** begin Information shown **

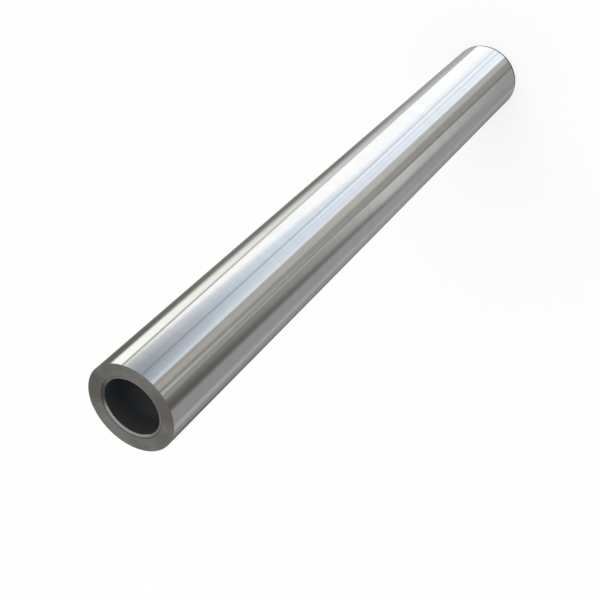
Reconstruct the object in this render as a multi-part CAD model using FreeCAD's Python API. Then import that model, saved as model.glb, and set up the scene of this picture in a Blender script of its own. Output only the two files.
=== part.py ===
"""One jumbo roll of aluminium foil: a winding of foil on an open metal core.

Units are millimetres. The roll stands on its end. The origin is on the roll's axis, in the plane
of the lower end face, and +Z runs up the axis. The foil's free tail lies on the +Y side.
"""

import FreeCAD, Part
import os
from FreeCAD import Vector
from math import cos, radians, sin

# Driving dimensions of the core
core_bore = 76.0            # inside diameter, for a three-inch shaft or chuck
core_wall = 4.0             # wall of the core tube
core_mouth_bevel = 2.0      # bevel at the inner edge of each mouth
core_rim_bevel = 0.6        # bevel at the outer edge of each mouth
core_setback = 0.5          # how far each core end lies inside the foil's end face

# Driving dimensions of the wound foil
foil_width = 1060.0         # width of the foil, so the height of the standing roll
foil_build = 18.0           # radial thickness of all the turns together
inner_turn_bevel = 0.6      # the first turns lean away from the core at each end
outer_turn_bevel = 0.5      # the last turns are rubbed back at each end

# Driving dimensions of the turns that show on the end faces
shown_turns = 10            # turns of the spiral, each for the many thin turns of the real foil
sunk_share = 0.5            # how much of each shown turn has drifted inwards
sunk_depth = 0.35           # how far the sunk turns lie under the end face
level_margin = 0.3          # level turns between the spiral and the bevels on either side of it

# Driving dimensions of the free tail of the last turn
tail_angle = 58.0           # direction of the tail's edge from +X, in degrees
tail_arc = 14.0             # length of turn that has lifted, in degrees
tail_lift = 0.4             # how far the edge stands off the turn under it

# Sizes that follow
core_inner_radius = core_bore / 2
core_outer_radius = core_inner_radius + core_wall
foil_outer_radius = core_outer_radius + foil_build
spiral_start = core_outer_radius + inner_turn_bevel + level_margin
spiral_limit = foil_outer_radius - outer_turn_bevel - level_margin
spiral_pitch = (spiral_limit - spiral_start) / (shown_turns + sunk_share)

# Directions and turns
axis_foot = Vector(0, 0, 0)
axis_up = Vector(0, 0, 1)
full_turn = 360.0
half_turn = 180.0


def polar(radius, degrees):
    """A point in the plane z = 0, at a radius and a direction round the axis."""
    return Vector(radius * cos(radians(degrees)), radius * sin(radians(degrees)), 0)


def revolved(outline):
    """A solid of revolution round the axis from (radius, height) points, closed to the first."""
    points = [Vector(radius, 0, height) for radius, height in outline]
    face = Part.Face(Part.makePolygon(points + points[:1]))
    return face.revolve(axis_foot, axis_up, full_turn)


def both_ends(lower_outline):
    """An outline given from inside to outside at the lower end, carried round to the upper end."""
    upper_outline = [(radius, foil_width - height) for radius, height in reversed(lower_outline)]
    return lower_outline + upper_outline


def core_tube():
    """The open core, with both mouths bevelled inside and outside."""
    lower_end = [
        (core_inner_radius, core_setback + core_mouth_bevel),
        (core_inner_radius + core_mouth_bevel, core_setback),
        (core_outer_radius - core_rim_bevel, core_setback),
        (core_outer_radius, core_setback + core_rim_bevel),
    ]
    return revolved(both_ends(lower_end))


def end_outline():
    """The lower end face from the core outwards, level between the first and the last turns."""
    return [
        (core_outer_radius, inner_turn_bevel),
        (core_outer_radius + inner_turn_bevel, 0.0),
        (foil_outer_radius - outer_turn_bevel, 0.0),
        (foil_outer_radius + tail_lift, outer_turn_bevel + tail_lift),
    ]


def spiral(start_radius):
    """A spiral that widens by one pitch a turn: half circles round two centres by turns."""
    centres = [axis_foot, polar(spiral_pitch / 2, tail_angle)]
    edges = []
    for half in range(2 * shown_turns):
        centre = centres[half % 2]
        radius = start_radius + half * spiral_pitch / 2
        start_angle = tail_angle + half * half_turn
        start, middle, end = [
            centre + polar(radius, start_angle + share * half_turn) for share in (0.0, 0.5, 1.0)
        ]
        edges.append(Part.Arc(start, middle, end).toShape())
    return edges


def sunk_turns(foot):
    """What the sunk turns of one end face leave open: a spiral channel that starts at a height."""
    inner_edge = spiral(spiral_start)
    outer_edge = spiral(spiral_start + spiral_pitch * sunk_share)
    first_step = Part.makeLine(inner_edge[0].firstVertex().Point, outer_edge[0].firstVertex().Point)
    last_step = Part.makeLine(inner_edge[-1].lastVertex().Point, outer_edge[-1].lastVertex().Point)
    outline = Part.Wire(inner_edge + [last_step] + outer_edge[::-1] + [first_step])
    channel = Part.Face(outline).extrude(axis_up * sunk_depth)
    return channel.translated(axis_up * foot)


def lifted_radius(share):
    """Radius of the lifted stretch at a share of its way to the tail's edge."""
    return foil_outer_radius + tail_lift * share ** 2


def winding_section():
    """The foil's section as a face: a circle whose last stretch lifts and ends in a step."""
    lift_start = tail_angle - tail_arc
    lift_middle = tail_angle - tail_arc / 2
    tight_turn = Part.Arc(
        polar(foil_outer_radius, tail_angle),
        polar(foil_outer_radius, tail_angle + half_turn),
        polar(foil_outer_radius, lift_start),
    )
    lifted_turn = Part.Arc(
        polar(foil_outer_radius, lift_start),
        polar(lifted_radius(0.5), lift_middle),
        polar(lifted_radius(1.0), tail_angle),
    )
    tail_edge = Part.LineSegment(
        polar(lifted_radius(1.0), tail_angle),
        polar(foil_outer_radius, tail_angle),
    )
    return Part.Face(Part.Wire([tight_turn.toShape(), lifted_turn.toShape(), tail_edge.toShape()]))


def foil_winding():
    """All the turns as one solid: the section along the roll, with a spiral of turns at each end."""
    turns = winding_section().extrude(axis_up * foil_width)
    envelope = revolved(both_ends(end_outline()))
    spirals = [sunk_turns(0.0), sunk_turns(foil_width - sunk_depth)]
    (winding,) = turns.common(envelope).cut(spirals).Solids
    return winding


def main():
    os.makedirs("parts", exist_ok=True)
    pieces = {"core_tube": core_tube(), "foil_winding": foil_winding()}
    for node, shape in pieces.items():
        shape.exportStep(f"parts/{node}.step")
        print(node, "is", round(shape.Volume), "cubic millimetres")


main()
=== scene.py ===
"""Looks of one jumbo roll of aluminium foil, standing on its end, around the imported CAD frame.

Lengths are metres, in the frame of the CAD: the roll's axis is Z, and the lower end face lies in
z = 0. Directions on the roll are degrees from +X towards +Y. Directions in the studio are degrees
from the camera's side, which is -Y, towards +X.
"""

from __future__ import annotations

import logging
from dataclasses import dataclass, field
from enum import Enum
from math import cos, degrees, pi, radians, sin, tau
from typing import Any, Mapping, Sequence

import bpy
from mathutils import Matrix, Vector


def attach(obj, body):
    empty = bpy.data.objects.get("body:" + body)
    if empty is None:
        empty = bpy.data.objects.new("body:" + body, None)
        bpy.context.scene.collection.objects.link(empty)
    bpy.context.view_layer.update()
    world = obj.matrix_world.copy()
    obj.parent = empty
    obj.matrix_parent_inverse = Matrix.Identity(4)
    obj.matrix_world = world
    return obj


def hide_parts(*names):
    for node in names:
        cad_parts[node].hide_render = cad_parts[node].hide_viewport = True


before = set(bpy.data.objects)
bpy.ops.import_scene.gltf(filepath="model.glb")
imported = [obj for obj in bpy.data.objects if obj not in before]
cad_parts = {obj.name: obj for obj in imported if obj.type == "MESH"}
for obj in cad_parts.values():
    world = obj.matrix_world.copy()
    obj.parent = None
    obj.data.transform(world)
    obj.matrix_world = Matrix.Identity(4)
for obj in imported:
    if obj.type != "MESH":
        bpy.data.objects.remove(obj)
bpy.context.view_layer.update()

MM = 0.001
WHITE = (1.0, 1.0, 1.0)
LOG = logging.getLogger("foil_roll")

# Sizes that the core and the winding share
ROLL_WIDTH = 1060 * MM
BORE_RADIUS = 38 * MM
CORE_WALL = 4 * MM
CORE_RADIUS = BORE_RADIUS + CORE_WALL

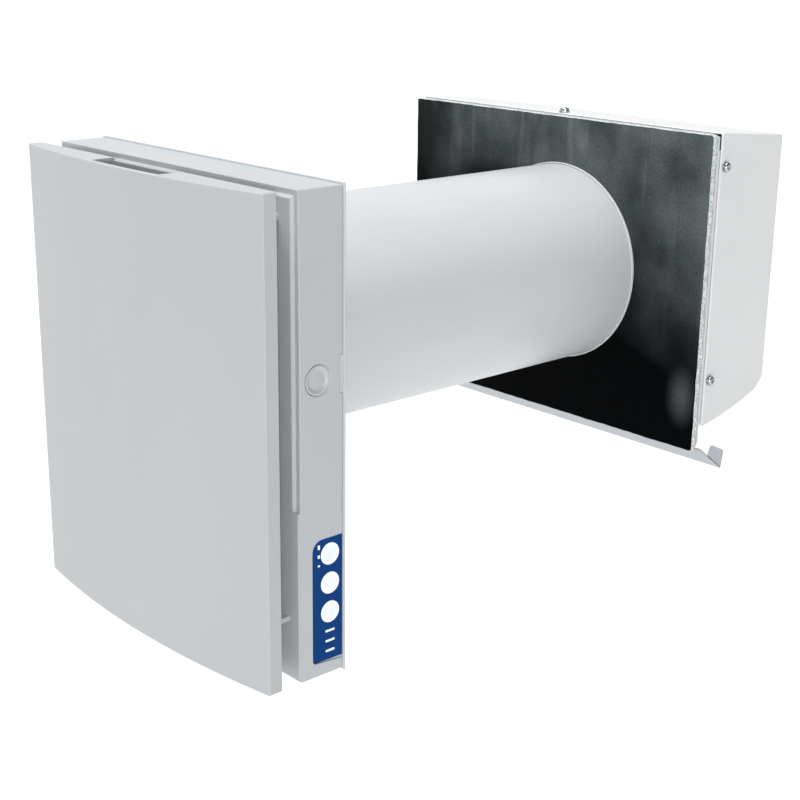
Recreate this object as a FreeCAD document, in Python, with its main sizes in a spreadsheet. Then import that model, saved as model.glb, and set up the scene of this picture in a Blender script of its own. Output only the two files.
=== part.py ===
import FreeCAD, Part
import math
import os
import Sketcher
from FreeCAD import Placement, Rotation, Vector

# Through-the-wall heat recovery unit: indoor unit, wall duct with its cartridge, outdoor hood.
# Origin: duct axis at the indoor wall face. +X right as seen from the room, +Y outdoors, +Z up.

DOC = FreeCAD.newDocument("heat_recovery_unit")

DIMS = {
    # wall duct
    "duct_r": 80.0,
    "duct_wall": 3.0,
    "wall_depth": 345.0,
    "duct_past_wall": 12.0,
    # indoor unit, shared outline
    "unit_w": 269.0,
    "unit_h": 321.0,
    "unit_top": 115.0,
    "unit_wall": 2.6,
    # indoor casing
    "plate_thick": 1.6,
    "plate_over": 1.2,
    "casing_depth": 36.0,
    "rim": 3.9,
    "platform_rise": 2.0,
    "platform_chamfer": 1.5,
    "air_r": 75.0,
    "edge_round": 0.8,
    "hole_inset_x": 24.5,
    "hole_inset_z": 25.5,
    "screw_r": 2.6,
    "cable_x": 112.0,
    "cable_drop": 140.0,
    "cable_r": 9.0,
    "duct_seat": 0.5,
    "frame_screw_in": 82.0,
    # front panel
    "panel_back": 51.8,
    "panel_flange": 10.0,
    "panel_bulge": 11.6,
    "panel_skin": 2.2,
    "notch_w": 78.0,
    "stud_x": 115.0,
    "stud_high": 97.0,
    "stud_r": 3.5,
    "bracket_x": 117.0,
    "bracket_low": 162.5,
    "tongue_thick": 1.2,
    # side controls
    "fascia_w": 25.4,
    "fascia_h": 86.0,
    "fascia_top": 110.0,
    "fascia_thick": 0.8,
    "fascia_round": 8.0,
    "fascia_small_round": 3.0,
    "recess_step": 2.2,
    "press_gap": 0.3,
    "button_r": 7.5,
    "button_pitch": 20.3,
    "button_first": 121.4,
    "button_y": 12.0,
    "lamp_first": 175.4,
    "lamp_pitch": 7.1,
    "lamp_len": 7.8,
    "lamp_high": 1.6,
    "release_r": 9.7,
    "release_y": 21.5,
    "release_drop": 4.0,
    "pod_w": 38.5,
    "pod_top": 91.0,
    # shutter
    "blade_pitch": 29.6,
    "blade_chord": 29.0,
    "blade_len": 147.0,
    "blade_thick": 1.6,
    "pivot_y": 20.0,
    "pivot_r": 1.5,
    "crank": 9.0,
    "crank_angle": 45.0,
    "running": 0.06,
    # cartridge
    "sleeve_r": 75.4,
    "sleeve_wall": 1.4,
    "cartridge_start": 14.0,
    "fan_start": 32.0,
    "regen_start": 102.0,
    "regen_len": 150.0,
    "regen_r": 73.0,
    "cell_pitch": 9.0,
    "cell_wall": 1.2,
    "filter_thick": 10.0,
    "hub_r": 30.0,
    "tip_r": 70.0,
    "shaft_r": 2.0,
    # outdoor hood
    "hood_x": 12.0,
    "hood_w": 322.0,
    "hood_h": 248.0,
    "hood_top": 118.5,
    "hood_depth": 88.0,
    "film_thick": 1.0,
    "foam_thick": 6.0,
    "metal": 1.2,
    "roof_fall": 7.0,
    "cheek_front": 87.0,
    "cheek_rear": 111.0,
    "collar_stand": 1.6,
    "collar_thick": 0.9,
    "drip_out": 28.0,
    "drip_down": 21.0,
    "drip_over": 4.0,
    "hood_hole_x": 280.0,
    "hood_hole_z": 190.0,
    "hood_hole_r": 3.3,
    "cheek_screw_high": 94.0,
    "cheek_screw_low": 73.0,
    "hood_screw_in": 7.0,
}

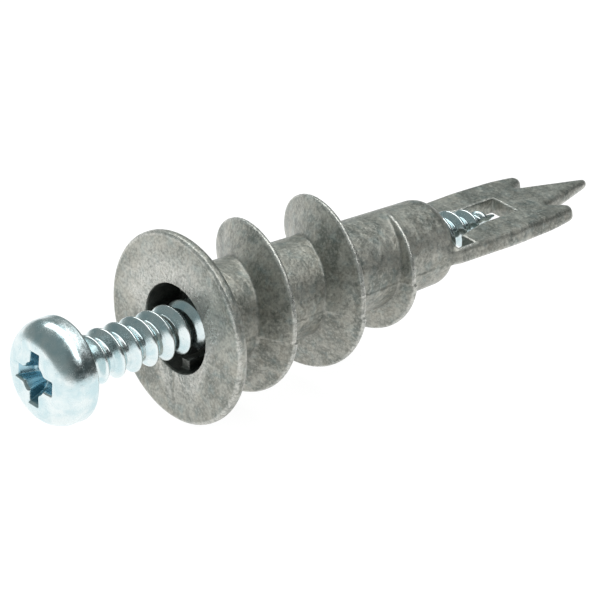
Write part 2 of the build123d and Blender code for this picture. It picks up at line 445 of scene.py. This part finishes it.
def shank_mesh():
    """The threaded shank and point, from inside the head, with each row of vertices following the helix."""
    step = THREAD_PITCH / THREAD_ROWS
    start = HEAD_SEAT_Y - SHANK_LAP
    turn = np.arange(THREAD_AROUND) / THREAD_AROUND
    first_row = int((start - POINT_START_Y) / step) - THREAD_ROWS
    last_row = int((POINT_L + THREAD_PITCH) / step) + 2
    rows = np.arange(first_row, last_row)
    y = POINT_START_Y + rows[:, None] * step - THREAD_PITCH * (turn[None, :] - THREAD_PHASE)
    y = np.clip(y, start, POINT_Y)
    phase = (rows * step + THREAD_PITCH / 2) % THREAD_PITCH - THREAD_PITCH / 2
    taper = np.clip((y - POINT_START_Y) / POINT_L, 0, 1)
    shank = SHANK_R + (POINT_TIP_R - SHANK_R) * taper
    neck = np.clip(NECK_R + (SHANK_R - NECK_R) * (y - HEAD_SEAT_Y) / NECK_L, 0, NECK_R)
    run_in = np.clip((y - THREAD_START_Y) / THREAD_PITCH, 0, 1)
    run_out = np.clip((POINT_Y - y) / THREAD_RUN_OUT, 0, 1)
    ridge = thread_height(phase)[:, None] * np.minimum(run_in, run_out)
    r = soft_max(neck, shank + ridge, THREAD_ROUND)
    r = np.where(y >= POINT_Y, 0, r)
    r = np.where(y <= start, 0, r)
    angle = 2 * pi * turn[None, :] + 0 * y
    points = np.stack([r * np.cos(angle), y, r * np.sin(angle)], 2).reshape(-1, 3)
    ids = np.arange(points.shape[0]).reshape(len(rows), THREAD_AROUND)
    here, beside = ids[:, :-1], ids[:, 1:]
    quads = [np.stack([here[:-1], here[1:], beside[1:], beside[:-1]], 2).reshape(-1, 4)]
    # Across the seam, a row carries on into the one a whole turn further along.
    last, first = ids[THREAD_ROWS:, -1], ids[:-THREAD_ROWS, 0]
    quads.append(np.stack([last[:-1], last[1:], first[1:], first[:-1]], 1))
    return points, np.concatenate(quads)


def head_field(x, y, z):
    """Distance outside the pan head, with its cross recess cut in."""
    r = np.hypot(x, z)
    dome = round_corner(r - HEAD_R, HEAD_FRONT_Y + r * r / (2 * CROWN_R) - y, DOME_R)
    head = soft_max(dome, y - HEAD_SEAT_Y, HEAD_EDGE)
    share = np.clip((y - HEAD_FRONT_Y) / CROSS_DEPTH, 0, 1)
    narrowing = 1 - CROSS_TAPER * share
    across, up = np.abs(x), np.abs(z)
    wing = np.maximum(across - CROSS_HALF_L * narrowing, up - CROSS_HALF_W * narrowing)
    other = np.maximum(up - CROSS_HALF_L * narrowing, across - CROSS_HALF_W * narrowing)
    cross = soft_min(soft_min(wing, other, CROSS_FILLET), r - CROSS_HUB_R * narrowing, CROSS_FILLET)
    floor_y = HEAD_FRONT_Y + CROSS_DEPTH - CROSS_FLOOR_SLOPE * r
    recess = soft_max(cross, y - floor_y, CROSS_FILLET)
    return soft_max(head, -recess, CROSS_RIM)


def build_screw(material):
    """The head and the shank, made apart and joined into one mesh."""
    axes = grid((-HEAD_R, HEAD_FRONT_Y, -HEAD_R), (HEAD_R, HEAD_SEAT_Y, HEAD_R), HEAD_CELL)
    x, y, z = axes
    field = head_field(x[:, None, None], y[None, :, None], z[None, None, :])
    points, quads = field_surface(field, axes)
    points[:, 1] = np.maximum(points[:, 1], HEAD_FRONT_Y)
    piece = make_piece("screw_plated", points, quads, "screw", material)
    points, quads = shank_mesh()
    shank = make_piece("shank", points, quads, "screw", material)
    for half in (piece, shank):
        work = bmesh.new()
        work.from_mesh(half.data)
        bmesh.ops.remove_doubles(work, verts=work.verts, dist=WELD_M)
        bmesh.ops.dissolve_degenerate(work, dist=WELD_M, edges=work.edges)
        bmesh.ops.recalc_face_normals(work, faces=work.faces)
        work.to_mesh(half.data)
        work.free()
    join = piece.modifiers.new("join", "BOOLEAN")
    join.operation = "UNION"
    join.solver = "MANIFOLD"
    join.object = shank
    apply_modifiers(piece)
    bpy.data.objects.remove(shank)
    piece.data.shade_smooth()
    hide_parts("screw")
    return piece


# --- materials ---
CLOUD_DARK, CLOUD_PALE = (0.20, 0.21, 0.188), (0.42, 0.42, 0.378)
WARM_TINT, COOL_TINT = (0.42, 0.39, 0.33), (0.25, 0.32, 0.32)
GRAIN_PALE, GRAIN_DARK = (0.62, 0.62, 0.55), (0.13, 0.14, 0.13)
# The worn colour is lighter wear with a painted glint; the corner and socket colours are painted shade.
WORN_GLINT_ZINC, CORNER_SHADE_ZINC, SOCKET_SHADE_ZINC = (0.74, 0.74, 0.7), (0.12, 0.12, 0.11), (0.05, 0.055, 0.05)

PLATE_BLUE, PLATE_PALE, PLATE_FINE = (0.58, 0.73, 0.76), (0.78, 0.85, 0.85), (0.55, 0.68, 0.72)
# The root and recess colours are painted shade, and the crest colour is a painted highlight.
ROOT_SHADE_PLATE, CREST_HIGHLIGHT_PLATE, RECESS_SHADE_PLATE = (0.22, 0.36, 0.40), (0.92, 0.95, 0.94), (0.28, 0.50, 0.60)

# How far past its wall and behind its rim a recess's painted shade starts.
SHADE_MARGIN = 0.1
SOCKET_SHADE_IN = 0.25
RECESS_SHADE_IN = 0.3
RECESS_SHADE_END_Y = HEAD_SEAT_Y - 0.5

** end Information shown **

_Problem description_:
Starting at the first line of the data above, please restate word for word every line up to and including the one that holds "outer_turn_bevel = 0.5", and add nothing else.

_Solution to the problem_:
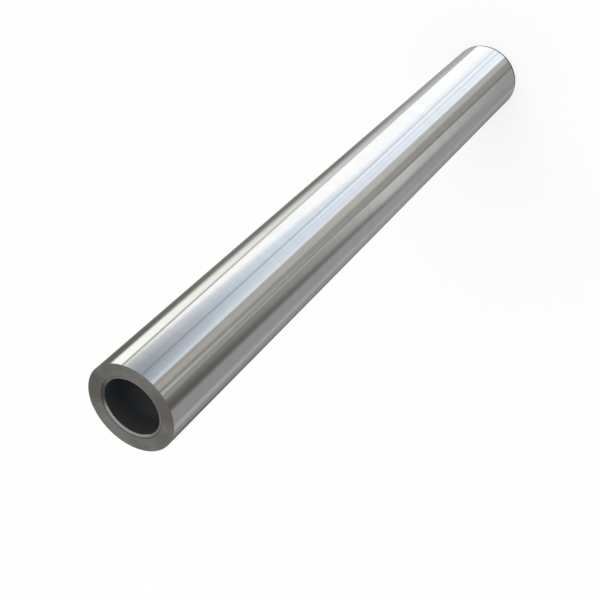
Reconstruct the object in this render as a multi-part CAD model using FreeCAD's Python API. Then import that model, saved as model.glb, and set up the scene of this picture in a Blender script of its own. Output only the two files.
=== part.py ===
"""One jumbo roll of aluminium foil: a winding of foil on an open metal core.

Units are millimetres. The roll stands on its end. The origin is on the roll's axis, in the plane
of the lower end face, and +Z runs up the axis. The foil's free tail lies on the +Y side.
"""

import FreeCAD, Part
import os
from FreeCAD import Vector
from math import cos, radians, sin

# Driving dimensions of the core
core_bore = 76.0            # inside diameter, for a three-inch shaft or chuck
core_wall = 4.0             # wall of the core tube
core_mouth_bevel = 2.0      # bevel at the inner edge of each mouth
core_rim_bevel = 0.6        # bevel at the outer edge of each mouth
core_setback = 0.5          # how far each core end lies inside the foil's end face

# Driving dimensions of the wound foil
foil_width = 1060.0         # width of the foil, so the height of the standing roll
foil_build = 18.0           # radial thickness of all the turns together
inner_turn_bevel = 0.6      # the first turns lean away from the core at each end
outer_turn_bevel = 0.5      # the last turns are rubbed back at each end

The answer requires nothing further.